Pour éviter ce scénario, le groupe mise sur une stratégie offensive. Des discussions avec des pays comme le Kazakhstan, qui a reçu son premier A400M en 2024, pourraient ouvrir la voie à d’autres contrats. Mais dans un marché géopolitique tendu, où les budgets militaires sont scrutés, chaque négociation est un pari.
Le Spatial : un Autre Front à Conquérir
Pendant que l’A400M cherche son second souffle, la branche spatiale d’Airbus traverse elle aussi une tempête. Avec une perte de **300 millions d’euros** en 2024, elle est confrontée à une double menace : la baisse de la demande pour les satellites de télécommunications et la montée en puissance de concurrents comme SpaceX. La constellation *Starlink*, avec ses milliers de satellites en orbite basse, redéfinit les règles du jeu, laissant Airbus sur la défensive.

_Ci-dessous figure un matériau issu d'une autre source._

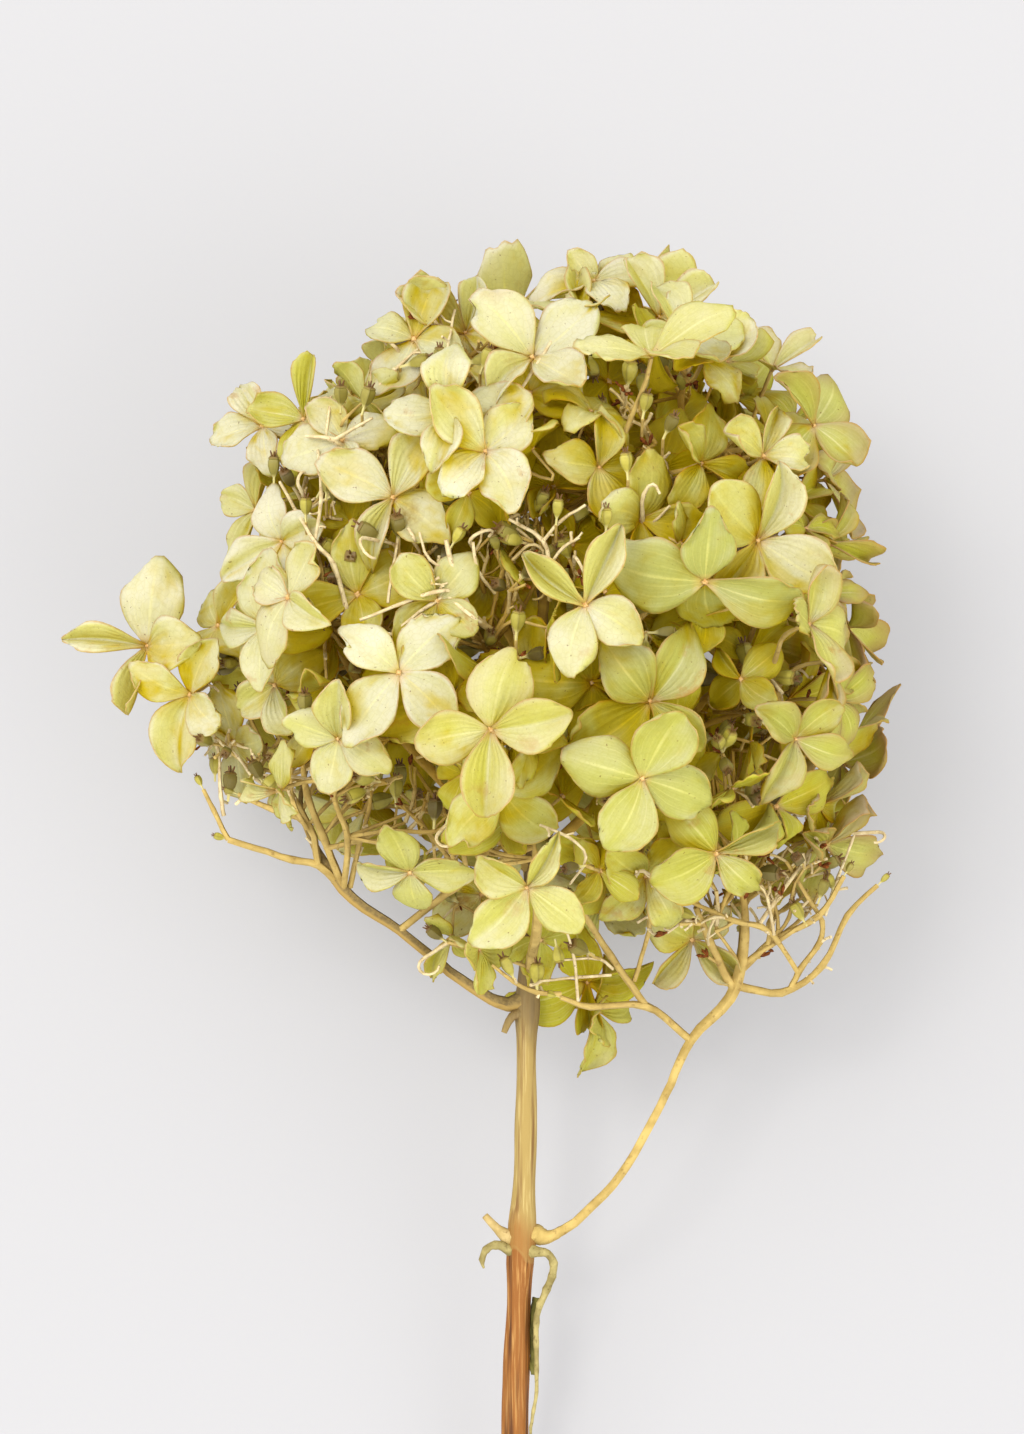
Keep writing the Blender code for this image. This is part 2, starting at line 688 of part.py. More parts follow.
def build_spray(name, spray, collection, finish):
    pieces = []
    for k, twig in enumerate(spray["twigs"]):
        pieces.append(tube(f"{name}_twig_{k}", twig, collection))
    for k, (root, heading) in enumerate(spray["capsules"]):
        pieces.append(tube(f"{name}_capsule_{k}", capsule_path(root, heading), collection))
    for k, floret in enumerate(spray["florets"]):
        pieces.append(floret_solid(f"{name}_floret_{k}", floret, collection))
    return united(name, pieces, finish, collection)


def main():
    for obj in list(bpy.data.objects):
        bpy.data.objects.remove(obj)
    collection = bpy.data.collections.new("dried_hydrangea")
    bpy.context.scene.collection.children.link(collection)
    bark = material("stem bark", (0.42, 0.24, 0.10), 0.75)
    olive = material("withered leaf", (0.30, 0.28, 0.10), 0.8)
    sepal = material("dried sepals", (0.75, 0.76, 0.42), 0.7)
    lying = bpy.data.objects.new("lying_flower", None)
    collection.objects.link(lying)
    lying.location = LYING_AT
    lying.rotation_euler = (math.radians(LYING_PITCH_DEG), math.radians(LYING_ROLL_DEG), 0)
    nodes = [build_stem(collection, bark), build_leaf(collection, olive)]
    for name, spray in plan().items():
        nodes.append(build_spray(name, spray, collection, sepal))
    for node in nodes:
        node.parent = lying
        node.data.shade_smooth()
        node.data.set_sharp_from_angle(angle=math.radians(40))


main()
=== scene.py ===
import json
import math
import random
from functools import partial

import bpy
import numpy as np
from mathutils import Euler, Matrix, Vector
from mathutils.bvhtree import BVHTree

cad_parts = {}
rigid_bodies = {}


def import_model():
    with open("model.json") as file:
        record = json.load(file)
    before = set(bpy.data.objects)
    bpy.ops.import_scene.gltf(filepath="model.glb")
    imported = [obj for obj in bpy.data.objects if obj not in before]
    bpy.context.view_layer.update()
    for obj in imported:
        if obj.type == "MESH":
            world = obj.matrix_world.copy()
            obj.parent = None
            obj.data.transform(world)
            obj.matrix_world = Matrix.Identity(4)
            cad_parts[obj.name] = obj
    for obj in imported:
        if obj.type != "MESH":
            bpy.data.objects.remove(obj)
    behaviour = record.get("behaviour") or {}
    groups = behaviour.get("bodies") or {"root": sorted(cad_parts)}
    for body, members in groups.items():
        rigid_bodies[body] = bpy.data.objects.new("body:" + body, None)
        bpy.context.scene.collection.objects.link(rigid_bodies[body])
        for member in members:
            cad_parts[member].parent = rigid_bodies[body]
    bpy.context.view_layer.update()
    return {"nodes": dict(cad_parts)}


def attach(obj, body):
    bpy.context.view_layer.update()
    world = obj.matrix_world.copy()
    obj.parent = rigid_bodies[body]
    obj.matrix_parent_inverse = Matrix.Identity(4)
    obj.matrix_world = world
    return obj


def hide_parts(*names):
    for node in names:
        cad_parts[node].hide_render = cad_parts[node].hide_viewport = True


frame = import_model()
bpy.ops.object.select_all(action="DESELECT")
print("frame loaded:", len(frame["nodes"]), "nodes")

mm = 0.001
lie = {
    "pitch": 13.4,  # the stem's slope, degrees
    "place": (0.00675, -0.08833, 0.01673),  # where the flower's zero point comes, m
}
lyingTurn = Euler((math.radians(lie["pitch"]), 0, 0)).to_matrix()
lyingMatrix = Matrix.Translation(lie["place"]) @ lyingTurn.to_4x4()


def onTable(u, v, w):
    return lyingMatrix @ (Vector((u, v, w)) * mm)


def linear(code):
    # an sRGB hex colour as the linear values that a shader takes
    shares = [int(code[k : k + 2], 16) / 255 for k in (1, 3, 5)]
    return tuple(c / 12.92 if c <= 0.04045 else ((c + 0.055) / 1.055) ** 2.4 for c in shares) + (1.0,)


def addNode(tree, kind, values=None, output=0):
    # a node with its settings; a socket of another node among them is linked in
    made = tree.nodes.new("ShaderNode" + kind)
    for name, value in (values or {}).items():
        if isinstance(value, bpy.types.NodeSocket):
            tree.links.new(value, made.inputs[name])
        elif isinstance(name, str) and hasattr(made, name):
            setattr(made, name, value)
        else:
            made.inputs[name].default_value = value
    return made.outputs[output] if made.outputs else made


def newMaterial(name):
    # the material, and what adds a node to it
    made = bpy.data.materials.new(name)
    made.use_nodes = True
    made.node_tree.nodes.clear()
    return made, partial(addNode, made.node_tree)


# Camera, light and table

view = {
    "distance": 1100.0,  # from the head's middle plane
    "middle": (-2.6, 143.4),
    "frameHeight": 286.8,  # what the picture's height takes in at that distance
    "sensor": 36.0,
}
softboxes = {
    "small_key": {"place": (-900, 1035, 2475), "size": 0.75, "power": 28.5, "colour": "#FFFEFA"},
    "broad_key": {"place": (-1500, 1200, 2000), "size": 2.0, "power": 22.5, "colour": "#FFFEFA"},
    "fill": {"place": (1600, -600, 2000), "size": 1.8, "power": 27.0, "colour": "#FBFCFF"},
}
sky = {"colour": "#FAFAFB", "strength": 1.53}
panel = {"face": "#8F8E90", "faceGrain": "#91908F", "glow": "#F4F3F5", "glowStrength": 0.29}
lightsAimAt = (0, 150, 0)


def addCamera():
    data = bpy.data.cameras.new("photo_camera")
    data.sensor_width = view["sensor"]
    data.lens = view["sensor"] * view["distance"] / view["frameHeight"]
    camera = bpy.data.objects.new("photo_camera", data)
    bpy.context.scene.collection.objects.link(camera)
    eye = onTable(*view["middle"], view["distance"])
    camera.matrix_world = Matrix.Translation(eye) @ lyingTurn.to_4x4()
    bpy.context.scene.camera = camera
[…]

Pour y répondre, Airbus mise sur une restructuration ambitieuse. En octobre 2024, le groupe a annoncé la suppression potentielle de **2 500 postes** dans sa division spatiale, qui compte 35 000 salariés. Objectif : recentrer les efforts sur des projets à forte valeur ajoutée et améliorer la compétitivité face aux géants américains. « Nous sommes sous-dimensionnés par rapport aux États-Unis », reconnaît Guillaume Faury, plaidant pour une consolidation européenne.
Vers une Alliance Européenne ?
Face à ces défis, Airbus ne reste pas immobile. Des discussions avec Thales et Leonardo sont en cours pour renforcer l’offre spatiale européenne. L’idée ? Fusionner certaines activités satellites pour concurrencer SpaceX et d’autres acteurs. Cette consolidation, si elle aboutit, pourrait changer la donne, mais elle soulève aussi des questions : quel rôle pour chaque partenaire ? Quid des lanceurs, exclus de ces pourparlers ?

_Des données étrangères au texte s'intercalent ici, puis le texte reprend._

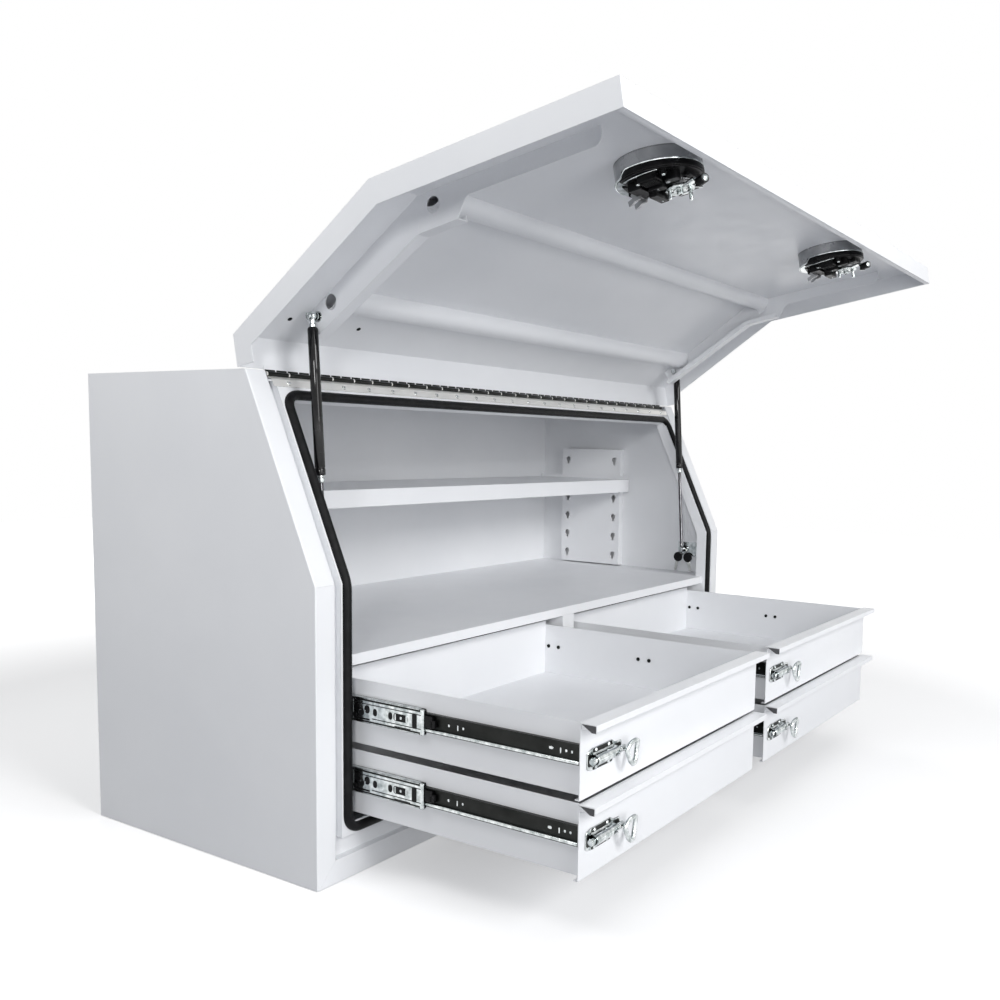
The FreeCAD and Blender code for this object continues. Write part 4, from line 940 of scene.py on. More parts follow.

Guillaume Faury reste vague sur le calendrier : « Nous étudions plusieurs scénarios, mais rien n’est imminent. » Entre-temps, une provision pour restructuration est prévue, et les négociations avec les syndicats s’annoncent tendues. Une chose est sûre : l’Europe spatiale doit s’unir pour peser face aux ambitions américaines et chinoises.
SCAF et GCAP : une Convergence Possible ?
Sur le front militaire, un autre dossier brûlant occupe Airbus : le *Système de Combat Aérien du Futur* (SCAF), porté par la France, l’Allemagne et l’Espagne. Face au programme concurrent GCAP (Royaume-Uni, Italie, Japon), le groupe ouvre la porte à des synergies. « Il y a des complémentarités possibles », assure Faury, évoquant une coopération potentielle avec BAE Systems.
Mais une fusion des deux programmes semble lointaine. Les décisions reposent sur les États, et les priorités divergent. Le SCAF, qui vise un avion de combat de nouvelle génération d’ici 2040, doit encore franchir une étape clé : un accord sur les capacités à développer. En attendant, Airbus joue la carte de la flexibilité, prêt à s’adapter aux évolutions géopolitiques.
Les Forces et Faiblesses d’Airbus en 2025
Alors, où en est Airbus aujourd’hui ? Pour mieux comprendre, voici un aperçu des atouts et défis qui façonnent son avenir :
- Atouts : Une branche avions commerciaux en plein essor, un carnet de commandes solide pour l’A400M (48 unités), une expertise reconnue en Europe.
- Défis : Pertes financières dans le spatial et l’A400M, concurrence accrue de SpaceX, dépendance aux contrats export.
Ces éléments dessinent un tableau contrasté. Si la division Défense et Espace représente **17,5 %** de l’activité totale du groupe, elle reste un levier stratégique pour diversifier ses revenus face à la volatilité du marché commercial.
Quel Avenir pour l’A400M et au-delà ?
L’histoire de l’A400M est loin d’être écrite. Airbus dispose encore de trois ans pour renverser la vapeur, mais le temps joue contre lui. Les campagnes export devront prouver leur efficacité, et la restructuration spatiale devra porter ses fruits. En parallèle, les alliances avec Thales, Leonardo ou même BAE Systems pourraient redessiner le paysage aéronautique européen.
Une chose est certaine : en 2025, Airbus ne peut plus se contenter de voler en pilotage automatique. Entre défis financiers, concurrence mondiale et ambitions technologiques, le groupe doit innover pour rester dans la course. L’A400M, symbole d’une Europe militaire unie, survivra-t-il à cette épreuve ? Réponse dans les prochains mois.